Once SEI is determined for a collection of DOs, the different dependencies can form a graph structure, as illustrated in the figure below, where DOs in the collection could have relationships between each other (when a DO in the collection will depend on another DO in the collection for a specific purpose).

 

 Dependency grah ex

Figure: Example of a dependency graph

SEI and preservation

This graph of significant information from the environment can serve as the basis for appraising the set of DOs that should be maintained together with the relationships in the SEI (for example, by applying a simple threshold to the significance weight, in order to support the use of the DO in the future). In this graph we can imagine that weights will be assigned both to the data and the SEI. The combination of the DO weights and their propagation through the dependency weights should allow determining an optimal set of DOs to appraise.

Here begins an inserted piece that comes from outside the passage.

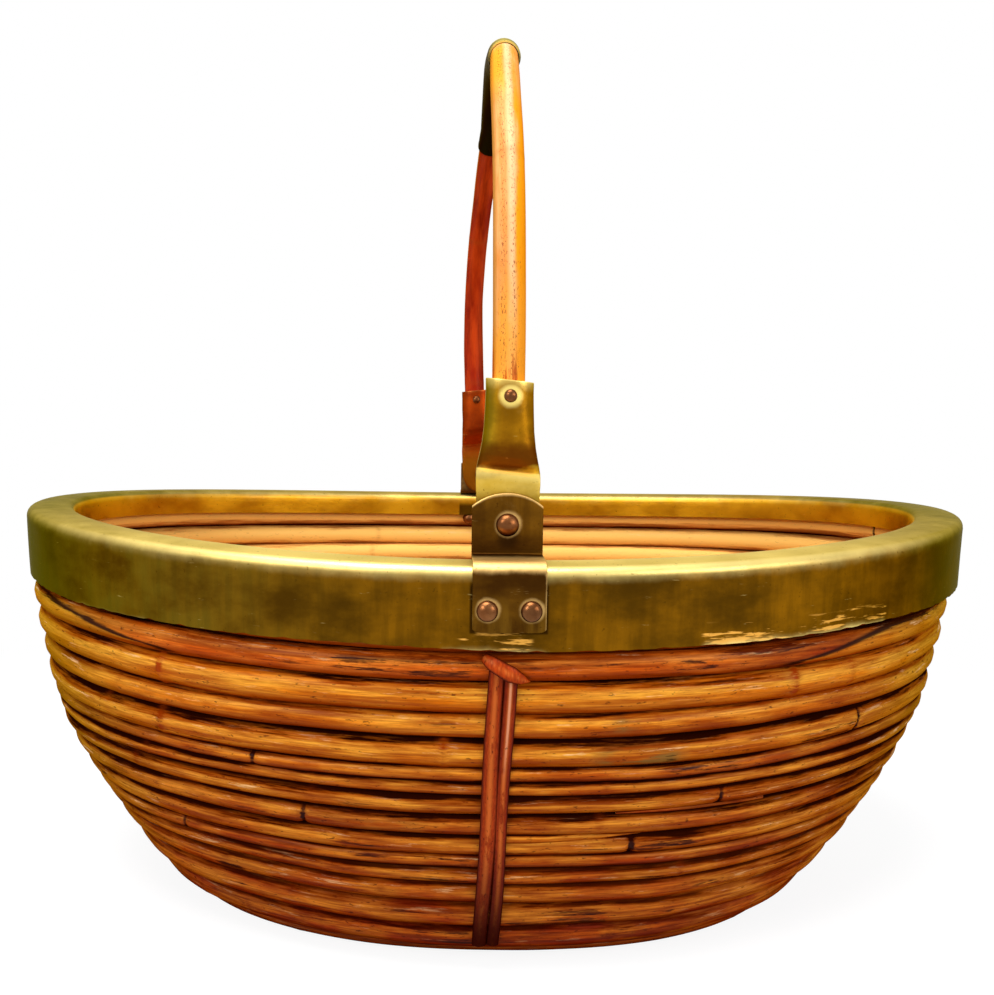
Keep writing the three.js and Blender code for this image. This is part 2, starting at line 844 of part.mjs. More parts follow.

Comparing this definition to existing definitions of SP of the environment, as for example the one described in [PREMIS 2008], we note that the former is aimed at the collection of SEI for a DO to support the different purposes a user can have with respect to it, while the latter defines the significant properties of an environment in itself. The information we aim to collect is constituted by qualified relationships to other DOs, as opposed to properties of the environment.

One could say that SEI is a specialisation of the dependency definition, taking into account the purpose and the weight of the dependency. This means that SEI is a specialised subset of the dependencies for a DO. As mentioned before, the perspective we take is that of observing the current use of a DO in its use environment, which is often before it will enter a Digital Preservation system. This will allow to better determine what dependencies and information, targets of the dependency relationship (be it information or services) are significant for the uses of the DO.

Knowing the significant information necessary to support current uses, will allow to cover, or at least help anticipate more precisely, the needs of user communities also in the long-term.